= Giant retinal ganglion cells =

Type of cell within the eye

Giant retinal ganglion cells are photosensitive ganglion cells with large dendritic trees discovered in the human and macaque retina by Dacey et al. (2005).

Giant retinal ganglion cells contain a photo-pigment, melanopsin, allowing them to respond directly to light. They also receive connections from rods and cones, allowing them to encode colour and spatial information. Dacey et al. found the giants' receptive field sizes to be about three times the diameter of those of parasol ganglion cells.
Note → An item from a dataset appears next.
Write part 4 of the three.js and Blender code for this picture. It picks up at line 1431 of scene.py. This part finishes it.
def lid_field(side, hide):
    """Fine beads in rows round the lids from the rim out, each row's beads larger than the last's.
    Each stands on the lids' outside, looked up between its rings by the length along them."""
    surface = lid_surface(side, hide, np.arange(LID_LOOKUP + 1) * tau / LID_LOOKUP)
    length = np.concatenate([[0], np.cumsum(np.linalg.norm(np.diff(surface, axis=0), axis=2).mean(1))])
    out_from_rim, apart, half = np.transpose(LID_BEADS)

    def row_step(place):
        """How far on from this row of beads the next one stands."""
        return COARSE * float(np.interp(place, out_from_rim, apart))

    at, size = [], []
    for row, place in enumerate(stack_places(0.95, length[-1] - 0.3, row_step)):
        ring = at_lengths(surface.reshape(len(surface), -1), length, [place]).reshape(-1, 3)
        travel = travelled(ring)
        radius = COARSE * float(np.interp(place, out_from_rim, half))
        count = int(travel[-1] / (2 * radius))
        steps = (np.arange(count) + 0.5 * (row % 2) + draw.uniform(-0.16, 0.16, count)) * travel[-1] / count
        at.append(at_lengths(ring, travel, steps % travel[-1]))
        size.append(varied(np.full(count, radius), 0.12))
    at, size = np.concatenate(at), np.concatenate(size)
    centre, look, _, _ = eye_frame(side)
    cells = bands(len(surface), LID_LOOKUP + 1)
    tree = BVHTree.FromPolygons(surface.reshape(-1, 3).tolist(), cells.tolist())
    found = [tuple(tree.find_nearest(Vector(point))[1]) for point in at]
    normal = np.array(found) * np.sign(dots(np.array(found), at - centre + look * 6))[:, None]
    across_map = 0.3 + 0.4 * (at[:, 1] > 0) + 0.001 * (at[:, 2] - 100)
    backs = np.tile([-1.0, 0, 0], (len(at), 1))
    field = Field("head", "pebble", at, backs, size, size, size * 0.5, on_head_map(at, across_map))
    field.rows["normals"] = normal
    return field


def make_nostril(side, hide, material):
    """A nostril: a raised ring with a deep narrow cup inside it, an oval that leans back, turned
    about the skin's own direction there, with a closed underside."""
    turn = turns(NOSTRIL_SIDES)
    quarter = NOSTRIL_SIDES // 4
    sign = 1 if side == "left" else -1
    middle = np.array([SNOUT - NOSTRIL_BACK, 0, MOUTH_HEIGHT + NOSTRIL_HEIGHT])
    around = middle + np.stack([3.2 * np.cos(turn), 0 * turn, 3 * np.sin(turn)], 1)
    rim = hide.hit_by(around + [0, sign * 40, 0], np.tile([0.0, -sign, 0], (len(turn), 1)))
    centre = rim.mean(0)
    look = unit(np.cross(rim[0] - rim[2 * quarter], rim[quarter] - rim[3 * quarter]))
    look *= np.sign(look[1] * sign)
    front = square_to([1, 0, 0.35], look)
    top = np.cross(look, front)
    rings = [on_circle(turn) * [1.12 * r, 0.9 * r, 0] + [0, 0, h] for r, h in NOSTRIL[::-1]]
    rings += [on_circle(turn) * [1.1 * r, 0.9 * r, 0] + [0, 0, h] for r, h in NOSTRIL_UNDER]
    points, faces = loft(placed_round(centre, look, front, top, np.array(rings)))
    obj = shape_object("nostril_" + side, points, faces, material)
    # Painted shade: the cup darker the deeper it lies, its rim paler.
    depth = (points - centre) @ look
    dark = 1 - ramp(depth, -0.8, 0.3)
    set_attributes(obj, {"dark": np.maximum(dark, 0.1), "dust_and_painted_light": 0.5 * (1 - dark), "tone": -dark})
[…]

When a giant is responding directly to light, Dacey et al. found its spectral sensitivity function to be similar in shape to those of rods and cones, but with a peak at 482 nm, in between S cones and rods. Dacey et al. also found giants' dynamic range to be 3-4 log units, far larger than any other photoreceptor type's and covering nearly the entire range of illuminations of natural daylight. Under naturalistic lighting conditions, responses to the rods and cones are superimposed on the melanopsin response of giant retinal ganglion cells. Giants encode colour via an S-Off, (L + M)-On opponency. Their spatial modulation transfer function is low-pass, with an upper limit of about 0.6 cycles per degree.

Dacey et al. propose that the giants subserve the subconscious, 'non-image-forming' functions of circadian photoentrainment and pupillary diameter, and via the rod and cone inputs, may help mediate conscious perception of irradiance.